_Prompt_: Reproduce all of the material exactly as shown.

START Source data

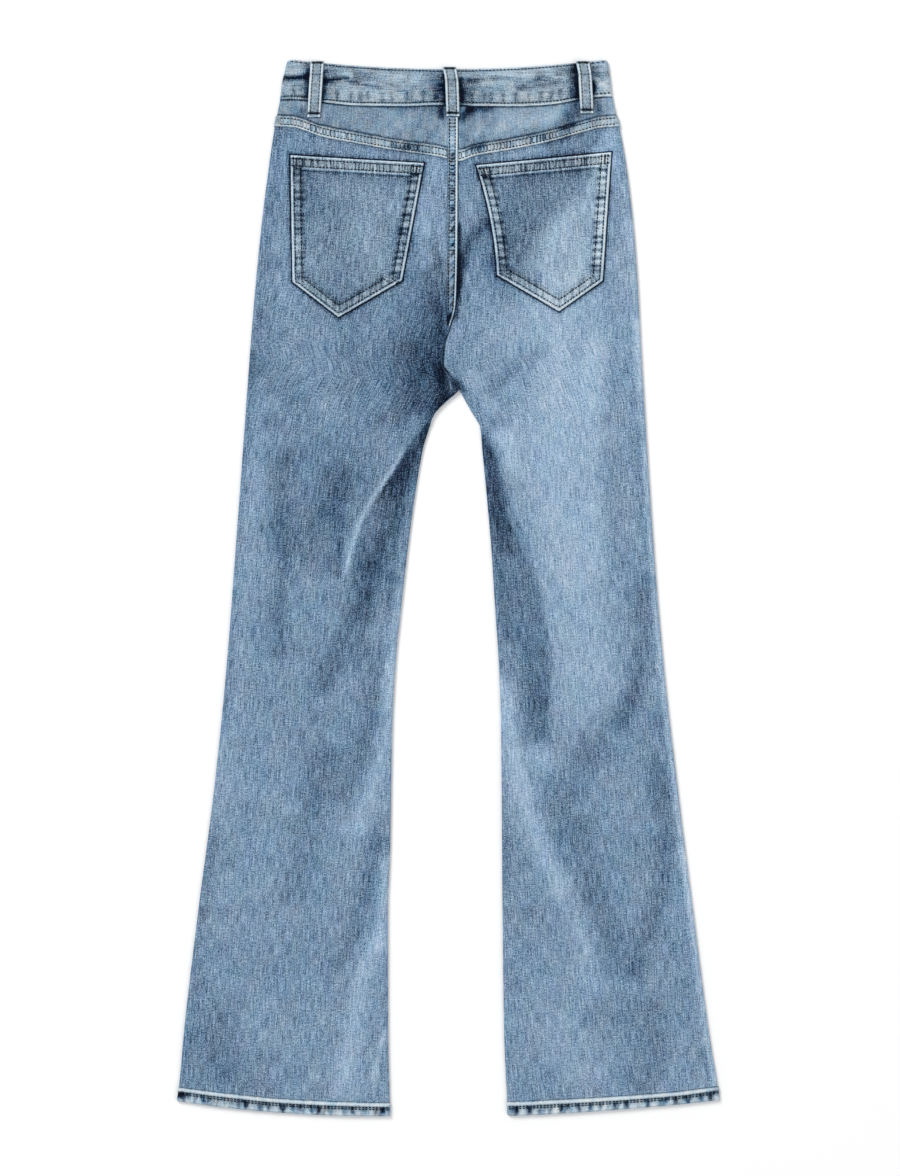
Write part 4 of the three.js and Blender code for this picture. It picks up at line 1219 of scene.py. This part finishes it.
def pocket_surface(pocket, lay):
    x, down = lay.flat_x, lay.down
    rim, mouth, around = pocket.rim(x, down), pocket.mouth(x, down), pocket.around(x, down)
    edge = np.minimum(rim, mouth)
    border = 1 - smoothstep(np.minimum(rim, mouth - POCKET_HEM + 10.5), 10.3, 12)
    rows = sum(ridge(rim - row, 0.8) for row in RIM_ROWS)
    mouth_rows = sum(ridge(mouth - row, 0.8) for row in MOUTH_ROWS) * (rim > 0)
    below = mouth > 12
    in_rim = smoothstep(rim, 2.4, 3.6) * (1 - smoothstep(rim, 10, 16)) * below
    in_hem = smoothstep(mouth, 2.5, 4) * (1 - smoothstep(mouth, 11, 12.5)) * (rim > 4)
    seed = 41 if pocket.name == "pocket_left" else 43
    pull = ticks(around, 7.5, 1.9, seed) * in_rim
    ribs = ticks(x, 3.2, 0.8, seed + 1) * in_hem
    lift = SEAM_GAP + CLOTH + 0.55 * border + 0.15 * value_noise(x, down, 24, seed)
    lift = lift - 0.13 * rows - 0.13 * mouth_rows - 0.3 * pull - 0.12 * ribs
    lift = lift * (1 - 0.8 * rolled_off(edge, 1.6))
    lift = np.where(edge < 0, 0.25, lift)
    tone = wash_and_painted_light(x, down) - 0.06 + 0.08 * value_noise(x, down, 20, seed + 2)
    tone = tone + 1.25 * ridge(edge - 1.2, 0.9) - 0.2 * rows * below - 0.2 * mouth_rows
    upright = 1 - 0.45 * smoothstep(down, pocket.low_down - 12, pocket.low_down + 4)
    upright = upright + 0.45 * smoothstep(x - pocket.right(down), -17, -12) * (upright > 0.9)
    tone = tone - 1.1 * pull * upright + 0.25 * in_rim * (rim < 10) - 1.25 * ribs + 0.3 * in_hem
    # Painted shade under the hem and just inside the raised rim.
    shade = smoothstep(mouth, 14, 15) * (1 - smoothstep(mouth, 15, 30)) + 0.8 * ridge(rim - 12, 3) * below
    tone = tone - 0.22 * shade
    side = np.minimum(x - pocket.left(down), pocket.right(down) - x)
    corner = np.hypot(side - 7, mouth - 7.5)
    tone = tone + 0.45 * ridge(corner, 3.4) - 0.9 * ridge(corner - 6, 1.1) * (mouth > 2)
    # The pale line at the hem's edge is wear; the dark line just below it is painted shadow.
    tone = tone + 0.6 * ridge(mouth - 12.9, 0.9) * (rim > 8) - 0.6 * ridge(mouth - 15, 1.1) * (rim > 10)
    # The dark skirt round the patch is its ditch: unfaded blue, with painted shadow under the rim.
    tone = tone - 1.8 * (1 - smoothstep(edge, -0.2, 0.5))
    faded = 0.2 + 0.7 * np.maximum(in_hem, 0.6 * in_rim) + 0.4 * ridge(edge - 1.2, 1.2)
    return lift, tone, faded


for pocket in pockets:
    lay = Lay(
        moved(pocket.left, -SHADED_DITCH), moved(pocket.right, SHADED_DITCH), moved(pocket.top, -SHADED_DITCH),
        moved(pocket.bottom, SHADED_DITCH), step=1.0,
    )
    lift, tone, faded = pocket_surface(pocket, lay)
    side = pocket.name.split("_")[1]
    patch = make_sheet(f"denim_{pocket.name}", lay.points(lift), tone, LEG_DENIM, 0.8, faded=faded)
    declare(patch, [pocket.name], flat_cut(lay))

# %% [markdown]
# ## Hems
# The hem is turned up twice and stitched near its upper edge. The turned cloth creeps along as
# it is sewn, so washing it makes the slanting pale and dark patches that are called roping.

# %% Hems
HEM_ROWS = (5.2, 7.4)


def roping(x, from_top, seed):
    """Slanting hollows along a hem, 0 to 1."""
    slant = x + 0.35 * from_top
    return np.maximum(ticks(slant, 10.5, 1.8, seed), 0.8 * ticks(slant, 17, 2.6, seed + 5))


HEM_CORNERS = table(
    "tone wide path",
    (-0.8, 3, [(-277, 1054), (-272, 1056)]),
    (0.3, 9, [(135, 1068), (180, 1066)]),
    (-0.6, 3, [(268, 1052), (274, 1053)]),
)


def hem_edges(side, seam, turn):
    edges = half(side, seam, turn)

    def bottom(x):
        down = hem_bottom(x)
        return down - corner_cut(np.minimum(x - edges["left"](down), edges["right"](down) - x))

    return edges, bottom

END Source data

_Result of this task_:
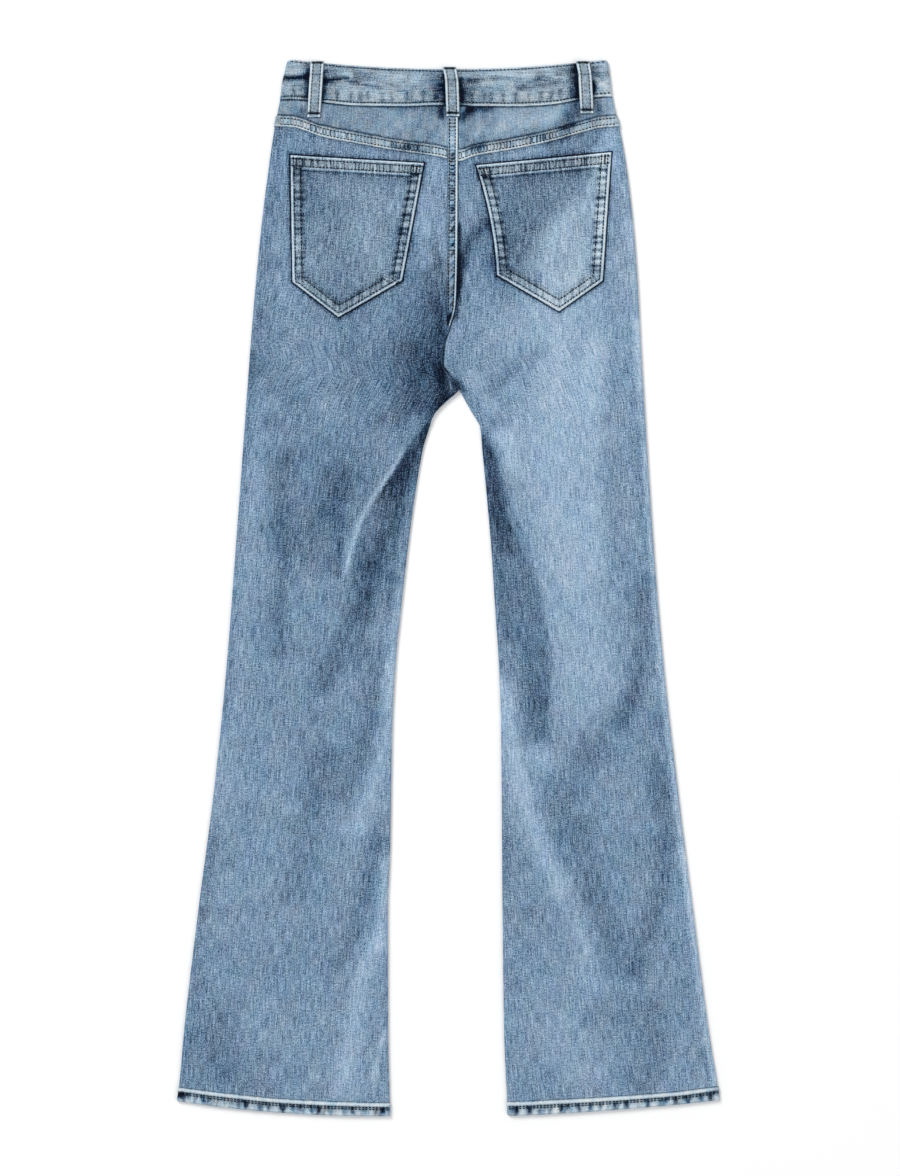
Write part 4 of the three.js and Blender code for this picture. It picks up at line 1219 of scene.py. This part finishes it.
def pocket_surface(pocket, lay):
    x, down = lay.flat_x, lay.down
    rim, mouth, around = pocket.rim(x, down), pocket.mouth(x, down), pocket.around(x, down)
    edge = np.minimum(rim, mouth)
    border = 1 - smoothstep(np.minimum(rim, mouth - POCKET_HEM + 10.5), 10.3, 12)
    rows = sum(ridge(rim - row, 0.8) for row in RIM_ROWS)
    mouth_rows = sum(ridge(mouth - row, 0.8) for row in MOUTH_ROWS) * (rim > 0)
    below = mouth > 12
    in_rim = smoothstep(rim, 2.4, 3.6) * (1 - smoothstep(rim, 10, 16)) * below
    in_hem = smoothstep(mouth, 2.5, 4) * (1 - smoothstep(mouth, 11, 12.5)) * (rim > 4)
    seed = 41 if pocket.name == "pocket_left" else 43
    pull = ticks(around, 7.5, 1.9, seed) * in_rim
    ribs = ticks(x, 3.2, 0.8, seed + 1) * in_hem
    lift = SEAM_GAP + CLOTH + 0.55 * border + 0.15 * value_noise(x, down, 24, seed)
    lift = lift - 0.13 * rows - 0.13 * mouth_rows - 0.3 * pull - 0.12 * ribs
    lift = lift * (1 - 0.8 * rolled_off(edge, 1.6))
    lift = np.where(edge < 0, 0.25, lift)
    tone = wash_and_painted_light(x, down) - 0.06 + 0.08 * value_noise(x, down, 20, seed + 2)
    tone = tone + 1.25 * ridge(edge - 1.2, 0.9) - 0.2 * rows * below - 0.2 * mouth_rows
    upright = 1 - 0.45 * smoothstep(down, pocket.low_down - 12, pocket.low_down + 4)
    upright = upright + 0.45 * smoothstep(x - pocket.right(down), -17, -12) * (upright > 0.9)
    tone = tone - 1.1 * pull * upright + 0.25 * in_rim * (rim < 10) - 1.25 * ribs + 0.3 * in_hem
    # Painted shade under the hem and just inside the raised rim.
    shade = smoothstep(mouth, 14, 15) * (1 - smoothstep(mouth, 15, 30)) + 0.8 * ridge(rim - 12, 3) * below
    tone = tone - 0.22 * shade
    side = np.minimum(x - pocket.left(down), pocket.right(down) - x)
    corner = np.hypot(side - 7, mouth - 7.5)
    tone = tone + 0.45 * ridge(corner, 3.4) - 0.9 * ridge(corner - 6, 1.1) * (mouth > 2)
    # The pale line at the hem's edge is wear; the dark line just below it is painted shadow.
    tone = tone + 0.6 * ridge(mouth - 12.9, 0.9) * (rim > 8) - 0.6 * ridge(mouth - 15, 1.1) * (rim > 10)
    # The dark skirt round the patch is its ditch: unfaded blue, with painted shadow under the rim.
    tone = tone - 1.8 * (1 - smoothstep(edge, -0.2, 0.5))
    faded = 0.2 + 0.7 * np.maximum(in_hem, 0.6 * in_rim) + 0.4 * ridge(edge - 1.2, 1.2)
    return lift, tone, faded


for pocket in pockets:
    lay = Lay(
        moved(pocket.left, -SHADED_DITCH), moved(pocket.right, SHADED_DITCH), moved(pocket.top, -SHADED_DITCH),
        moved(pocket.bottom, SHADED_DITCH), step=1.0,
    )
    lift, tone, faded = pocket_surface(pocket, lay)
    side = pocket.name.split("_")[1]
    patch = make_sheet(f"denim_{pocket.name}", lay.points(lift), tone, LEG_DENIM, 0.8, faded=faded)
    declare(patch, [pocket.name], flat_cut(lay))

# %% [markdown]
# ## Hems
# The hem is turned up twice and stitched near its upper edge. The turned cloth creeps along as
# it is sewn, so washing it makes the slanting pale and dark patches that are called roping.

# %% Hems
HEM_ROWS = (5.2, 7.4)


def roping(x, from_top, seed):
    """Slanting hollows along a hem, 0 to 1."""
    slant = x + 0.35 * from_top
    return np.maximum(ticks(slant, 10.5, 1.8, seed), 0.8 * ticks(slant, 17, 2.6, seed + 5))


HEM_CORNERS = table(
    "tone wide path",
    (-0.8, 3, [(-277, 1054), (-272, 1056)]),
    (0.3, 9, [(135, 1068), (180, 1066)]),
    (-0.6, 3, [(268, 1052), (274, 1053)]),
)


def hem_edges(side, seam, turn):
    edges = half(side, seam, turn)

    def bottom(x):
        down = hem_bottom(x)
        return down - corner_cut(np.minimum(x - edges["left"](down), edges["right"](down) - x))

    return edges, bottom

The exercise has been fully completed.